Karena sudah mulai pulih saya lalu pergi ke dokter lain untuk memeriksakan alergi saya yang sangat hebat ini. Saya sudah tidak tahan dengan mata yang super guataaaaaal, hidung yang meler dan air mata yang keluar padahal tidak sedang menangis. Karena saya belum pernah dicek alergi maka dokter menyarankan saya cek alergi, jadi disuntiklah lengan kiri saya untuk diambil darahnya, hiiiiii saya pingin teriak ketakutan rasanya kalau gak gengsi saat itu! Dokter memang memvonis saya alergi serbuk bunga dari pohon sugi, dan lagi-lagi saya membawa pulang segepok obat alergi dari klinik. Obatnya terdiri dari tiga jenis, obat semprot hidung untuk mengurangi peradangan di hidung, obat berupa pil 2 jenis, dan obat tetes mata khusus alergi.
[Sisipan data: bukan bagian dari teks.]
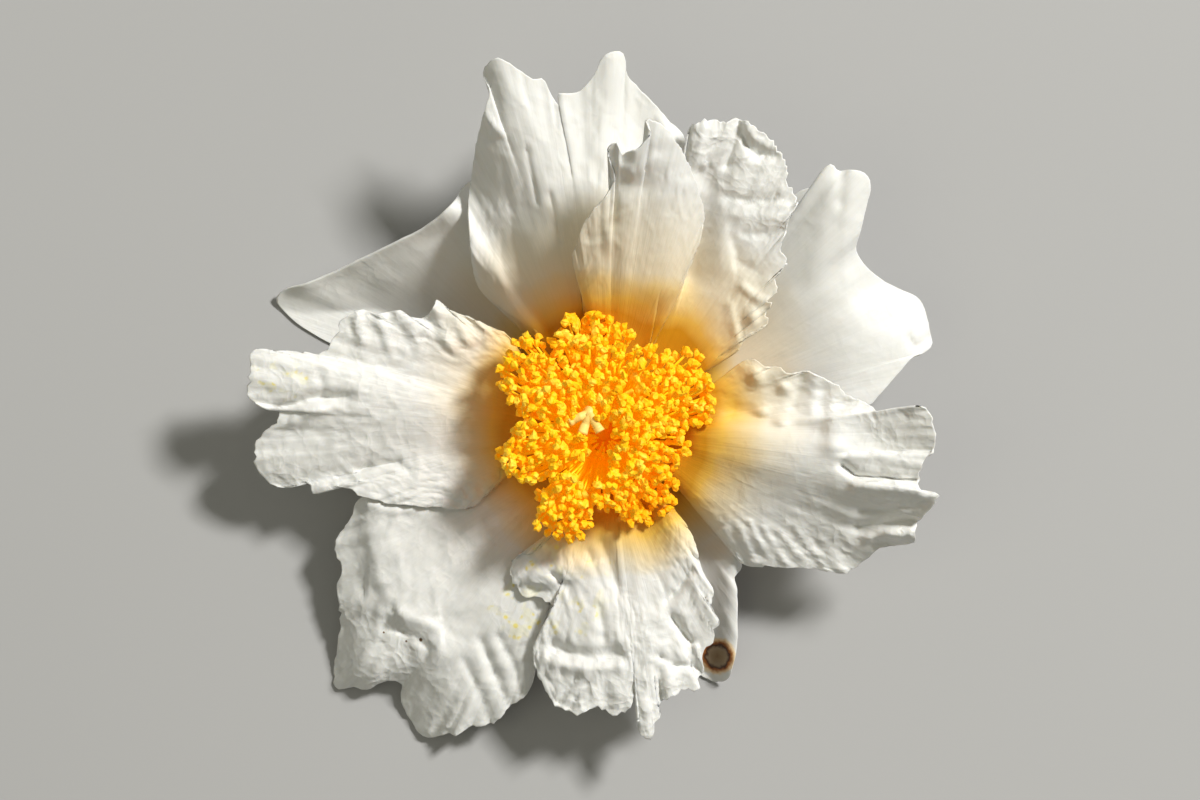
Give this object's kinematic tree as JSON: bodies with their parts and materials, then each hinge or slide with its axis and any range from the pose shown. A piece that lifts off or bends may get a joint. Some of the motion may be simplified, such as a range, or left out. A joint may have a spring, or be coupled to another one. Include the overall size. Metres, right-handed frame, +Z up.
{
  "type": "camellia flower",
  "caption": "Open ruffled white camellia bloom with a boss of yellow stamens, picked and laid face up on its petal tips.",
  "frame": {"origin": "on the surface that the flower lies on, under the middle of the bloom's bounding box", "axes": "+Z up, out of the open bloom's face; +Y towards the tall back petals; +X to the right of them"},
  "size_m": [0.092, 0.0918, 0.0345],
  "materials": {
    "petal_white": "matt white petal, warm at the throat, finely wrinkled",
    "stamen_yellow": "powdery yellow anthers on orange filaments",
    "style_cream": "smooth pale cream style",
    "sepal_brown": "silky green-brown scale",
    "stalk_green": "green stalk with a pale fresh cut"
  },
  "bodies": {
    "root": {"receptacle": "stalk_green", "sepal_1": "sepal_brown", "sepal_2": "sepal_brown", "sepal_3": "sepal_brown", "sepal_4": "sepal_brown", "sepal_5": "sepal_brown", "petal_upper_left": "petal_white", "petal_bottom_left": "petal_white", "petal_bottom_right": "petal_white", "petal_right": "petal_white", "petal_top_back": "petal_white", "petal_upper_right": "petal_white", "petal_top_front": "petal_white", "petal_right_front": "petal_white", "petal_bottom_front": "petal_white", "petal_left": "petal_white", "pistil": "style_cream", "stamens": "stamen_yellow"}
  },
  "joints": []
}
Saya tidak menyangka obat-obat itu sangat manjur sekali karena biasanya obat Jepang tidak sekuat obat Indonesia jadi suka kurang bereaksi di tubuh saya! Setelah saya minum obat dan memakai tetes mata serta obat semprot itu reaksi alergi terhadap serbuk bunga jauuuuuh berkurang. Rasanya kembali jadi manusia normal yang tidak sibuk kucek-kucek mata sepanjang waktu, hehehhe...

Ah mudah-mudahan setelah ini tidak ada penyakit-penyakit yang datang kepada kami. Gara-gara sakit ini tumben banget saya 2 minggu penuh ada di rumah, bisa istirahat tanpa lari ke sana kemari. Mungkin memang ini caraNya mengingatkan saya bahwa tubuh saya pun perlu istirahat. Mulai minggu ini saya siap beraktivitas lagi, dan memang dua minggu libur membuat beberapa hal jadi terbengkalai, jadi saya harus mulai tancap gas lagi untuk penelitian dan lainnya!!